The engineering design work continues at a furious pace.  With the rear of the chassis already in manufacture, we are finalising the last bodywork details.  This is to fix the ‘yaw static margin’ – a measure of how directionally stable the Car is.  We need to make sure that, just like a dart, the Car’s mass is far enough forwards, and the fin is large enough, to keep it ‘pointy-end forwards’ (which I’m very keen on!).  In the next few weeks, we should be finished with this last key piece of the aerodynamics. 

Refining the shape to keep it pointy-end forwards – we’re nearly there

The challenge of setting a 1000 mph Land Speed Record is not only a problem of going very fast – we also have to stop the Car.  During the first half of a run, more acceleration is optional, but once the Car leaves the measured mile at 1000 mph, slowing down has just become compulsory. 

Acoustic testing between spin rig sessions – assuming that the disc is still in one piece....

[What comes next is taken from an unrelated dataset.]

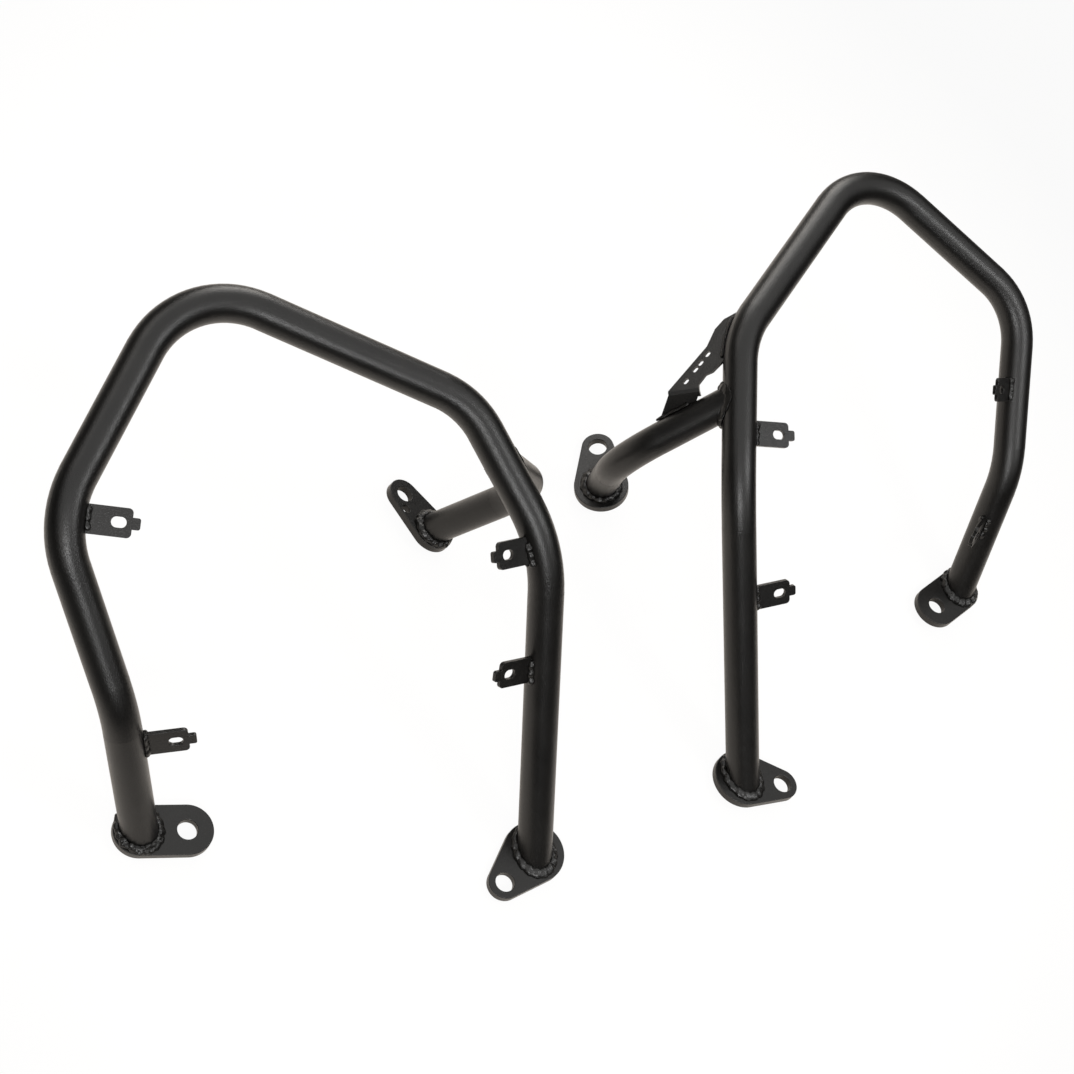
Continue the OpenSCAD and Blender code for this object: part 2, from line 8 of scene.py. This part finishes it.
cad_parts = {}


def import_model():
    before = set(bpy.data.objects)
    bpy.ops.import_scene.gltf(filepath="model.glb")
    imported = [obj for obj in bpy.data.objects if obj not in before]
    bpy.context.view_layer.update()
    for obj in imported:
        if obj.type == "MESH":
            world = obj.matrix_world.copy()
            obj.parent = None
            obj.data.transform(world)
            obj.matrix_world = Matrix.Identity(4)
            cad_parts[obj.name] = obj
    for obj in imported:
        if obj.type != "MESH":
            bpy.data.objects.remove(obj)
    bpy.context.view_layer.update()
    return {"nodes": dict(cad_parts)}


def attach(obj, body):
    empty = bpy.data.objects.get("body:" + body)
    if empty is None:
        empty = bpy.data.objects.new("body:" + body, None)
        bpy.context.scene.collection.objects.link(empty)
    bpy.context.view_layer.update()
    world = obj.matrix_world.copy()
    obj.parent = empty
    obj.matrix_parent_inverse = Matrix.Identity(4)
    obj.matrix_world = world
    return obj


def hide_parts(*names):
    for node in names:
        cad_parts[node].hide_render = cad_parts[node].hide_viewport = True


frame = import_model()
MM = 0.001

# Camera: a photographer's view from the front left, above the bars
CAMERA_AT = Vector((-0.7174, -0.5897, 1.4143))
CAMERA_FORWARD = Vector((0.4276, 0.3588, -0.8297))
CAMERA_RIGHT = Vector((0.9028, -0.1222, 0.4124))
IMAGE_SIZE = 1074
FOCAL_PIXELS = 2245.4
SENSOR_MM = 36

# Finish of the bars
COAT_COLOR = (0.0030, 0.0028, 0.0026, 1)
COAT_GREY = (0.0062, 0.0058, 0.0053, 1)
COAT_ROUGHNESS = (0.27, 0.35)
COAT_SPECULAR = 0.42

# Edges rounded by the coat
FOOT_EASE = 0.55 * MM
SHEET_EASE = 0.4 * MM
SHARP_EDGE = math.radians(35)
SMOOTH_BELOW = math.radians(40)

# Beads by place: how far a bead is pushed out and how high its lumps are, in millimetres
WELD_SHAPE = {"tab": (0.55, 1.05), "foot": (0.35, 1.0), "joint": (0.0, 0.35)}
# Size of the cells that a bead is remeshed with, in metres
WELD_VOXEL = 0.42 * MM
# Sizes of the lumps, of the waves and of the rough and smooth patches, in millimetres
WELD_LUMP_SIZE = 3.4
WELD_WAVE_SIZE = 4.2
WELD_PATCH_SIZE = 11

# Floor: the share of plain white that the camera sees, the share of a painted warm glow (a
# painted reflection of lit floor) that glossy rays see near the bars, and the pale middle's edge
# in metres, beyond which the floor is painted shade, with the colours on its sides
FLOOR_WHITE = 0.94
PAINTED_GLOW_SHARE = 0.40
PAINTED_GLOW_COLOR = (1.0, 0.90, 0.79, 1)
FLOOR_HALF = 4
PAINTED_SHADE_EDGE = (0.45, 0.72)
FLOOR_PALE_NEAR = (0.88, 0.83, 0.78, 1)
# Painted shade: the floor's colour away from the bars, seen by all rays but the camera's
PAINTED_FLOOR_SHADE = (0.16, 0.155, 0.15, 1)
WHITE = (1, 1, 1, 1)

# Room: its light rises between these heights of a direction, from the first level to the second
ROOM_EDGE = (0.44, 0.70)
ROOM_LEVELS = (0.02, 1.22)
ROOM_COLOR = (1, 0.99, 0.975, 1)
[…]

In addition to airbrakes (backed up by brake parachutes if necessary), BLOODHOUND SSC will also be fitted with wheel brakes for use below about 250 mph.  The brakes won’t be used at 1000 mph – but they will have to spin that quickly.  We’ve just finished the first phase of brake disc tests, with some slightly disappointing results. 

We tested 2 different disc types, based on material used by the F16 and Typhoon jet fighters.  The F16 discs both failed at around 800 mph – no joy there.  The Typhoon disc made it to over 11 000 rpm (equivalent to 1100 mph) on the spin rig, but then also failed (with a very loud ‘bang’!), so we’ve got some more work to do to find the ideal disc.  Still, if this was easy, everyone would be doing it. 

Of course, some other people are trying to do this – we’ve got some competition for the World Land Speed Record – and it’s interesting to compare notes occasionally.  While we are all planning on brake parachutes and airbrakes (the US ‘North American Eagle’ team is using a converted jet fighter which came ready-fitted with them), we all have different solutions to the wheel brake problem.  The ‘Eagle’ is using non-contact magnetic brakes, while the Australian ‘Aussie Invader 5R’ is exploring a ‘Fred Flintstone’ ground friction brake – we discounted this option last year, partly because we don’t have the room to fit it under the Car.  It’s going to be fascinating to see how they all work, when the racing begins…

Hakskeen Pan – the world’s best race track – when it’s dry

The weather in South Africa is still keeping us guessing.  The Northern Cape has seen one of the wettest rainy seasons that it’s had for a long time.  As a result, Hakskeen Pan is still flooded, so we can’t re-start the track preparation work for a few weeks yet.  Once the Pan is dry, the Northern Cape team will continue with the clearance of an amazing 24 million sq m of surface, to produce the world’s best race track for BLOODHOUND SSC.